A good starting point, then, can be noting the external details of your character. I’m a fan of creating a character dossier, not only for figuring appearances out, but also for future reference. (You’d be surprised how hard it is to remember your hero’s eye color midway through your draft.)
Appearance
Start with the basics, like hair color, eye color, skin tone, habitual expressions and mannerisms, height, build, the way he walks. Add in clothing style, and any extras such as if she wears glasses all the time or sometimes, preferences in perfume (or not), etc.
Add in the basics and then any tics or habits you might know. As you build the character’s outer details, you will start to have questions. Okay, your hero wears a perpetual frown. Why? What is he so negative about? As you note details about your character, more will emerge.
Name
Naming your character dictates aspects of their personality as well. Names can indicate age, for instance, as naming goes through trends. You can search the social security popular name database for decades to find an appropriate name for the age of your character. Sometimes names match a character exactly, and sometimes it can be the opposite. How many times in real life have you met somebody who looked and acted exactly like their name? Or not. Both examples will shape character. If you are struggling to find names, enter “baby names” into Google. There are dozens of sites to help you.
Surroundings
What does your character’s home look like? Is it full of heavy, old, antiques or light, bright modern furniture? Does she live in an apartment or on an estate? You can draw a blueprint to guide you if you desire.
Move on to her work environment. Does he labor on a farm? Or work from a cubicle in a high-rise in the city? Does she decorate her space with family photos or keep it pristine?
Finally, does your character have a third space? This is a place that isn’t home, isn’t work, but rather a spot she likes to hang out. It might be a coffee shop or a bar or a cafe, or even a community center or church.
All these choices reflect character and defining them can give you insight into yours.
Backstory
Now you can start looking at your character’s past. A good way to do this is with a timeline. Figure out your character’s age and the year the story takes place and work backward from there. What were the big events in his life? When did he graduate from college, decide to ditch school and travel the world, start her business, have children, the dates a parent died and so on. Making a timeline of crucial events can help you to start learning your character’s personality.
What does your character want?
Writing 101 teaches that every story begins with a character who wants something he or she can’t get. The story proceeds as the character tries in a variety of ways to get the desired thing, facing obstacles that get more difficult as she advances down her path. Until, finally, at the end — she achieves her desire. Or maybe not. Maybe she gets something better.

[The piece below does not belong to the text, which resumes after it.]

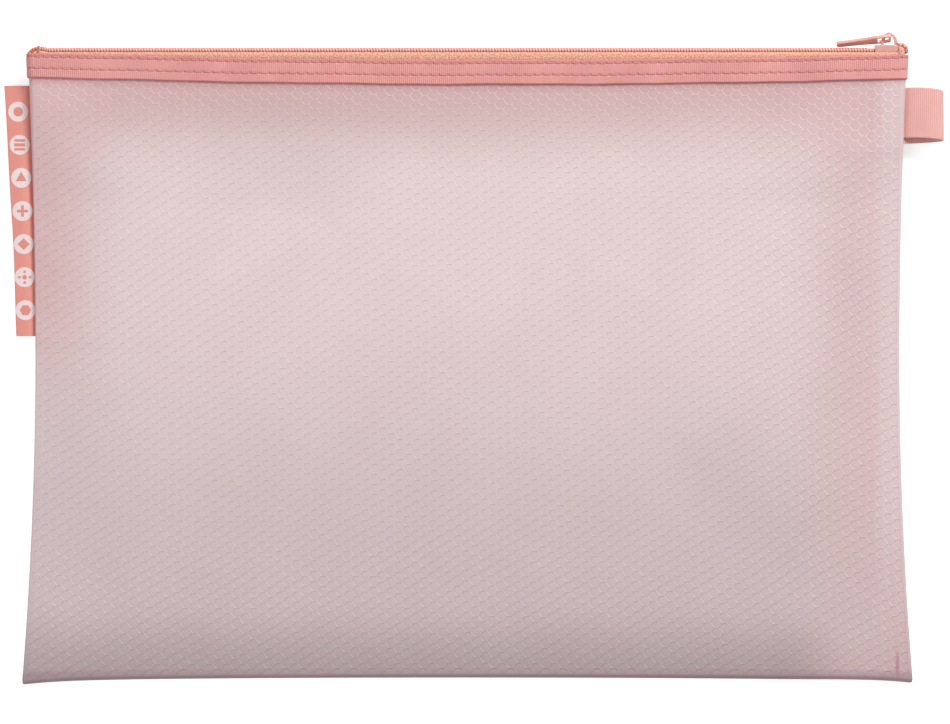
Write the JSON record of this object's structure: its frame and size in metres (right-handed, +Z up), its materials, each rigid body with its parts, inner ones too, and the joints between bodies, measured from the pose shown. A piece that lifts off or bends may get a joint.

Or maybe, just maybe, she gets what she didn’t know she needed.
Internal versus external
So a logical starting point for creating a character is to define what she wants. And this can be surprisingly hard. Hopefully, some ideas sprang forth as you noted details of her appearance and backstory. It’s helpful to think in terms of internal desires and external desires. Your main character will likely have an external desire that drives him, such as must buy the land on the neighboring property in order to build his development, or want to catch a crook, or must advance through the corporate ranks to get a promotion.
But for each external desire, there’s an internal one that drives it. This is the why and it’s story gold because it operates in the background as your character strives to attain her goal. Perhaps he wants to build his development to prove to his father he can be successful. He wants to catch the crook so he can demonstrate his intelligence to a potential love interest. She wants to win that promotion to prove to her ex-husband that she really does have what it takes.
Wound + Lie
None of us make it to adulthood unscathed. Including your character. Especially your character. You want to torture your character with things that have happened to her in the past. And don’t make them good things.
Your characters all carry internal wounds from childhood or adolescence. Like external wounds, the internal ones get scabbed over with coping mechanisms that allow us to get through life. These coping mechanisms are the lies we adopt to cover up the wound. And the wound is what characters subconsciously operate from. For example, victims of a house fire may not allow themselves not to get too attached to any person or thing because of the fear it will just be destroyed. (Example taken from The Emotional Wound Thesaurus, an excellent reference book for this kind of character work.)
Personality systems
It can also be fun to use theories of personality to enhance your characters. Figure out your hero’s astrological sign for insight into his actions. Or try Meyers-Briggs typing, or the Enneagram, or the five elements. You can even use tarot cards to gain insight into your characters.
Putting it into play
Remember, not all of this will come at once. If it does, you’re a very lucky writer indeed. As your progress through your discovery draft, setting your characters in action, you’ll learn more and more about their backstories, their wounds, and their motivations. You don’t have to know every single thing about your character as you begin writing.
And remember also to feed in the information you have gleaned about your characters through dialogue, action, and scene when possible. Information dumps are boring to readers, though you can legit bring in backstory in a character’s mind as she remembers things from her past. Just do it in moderation!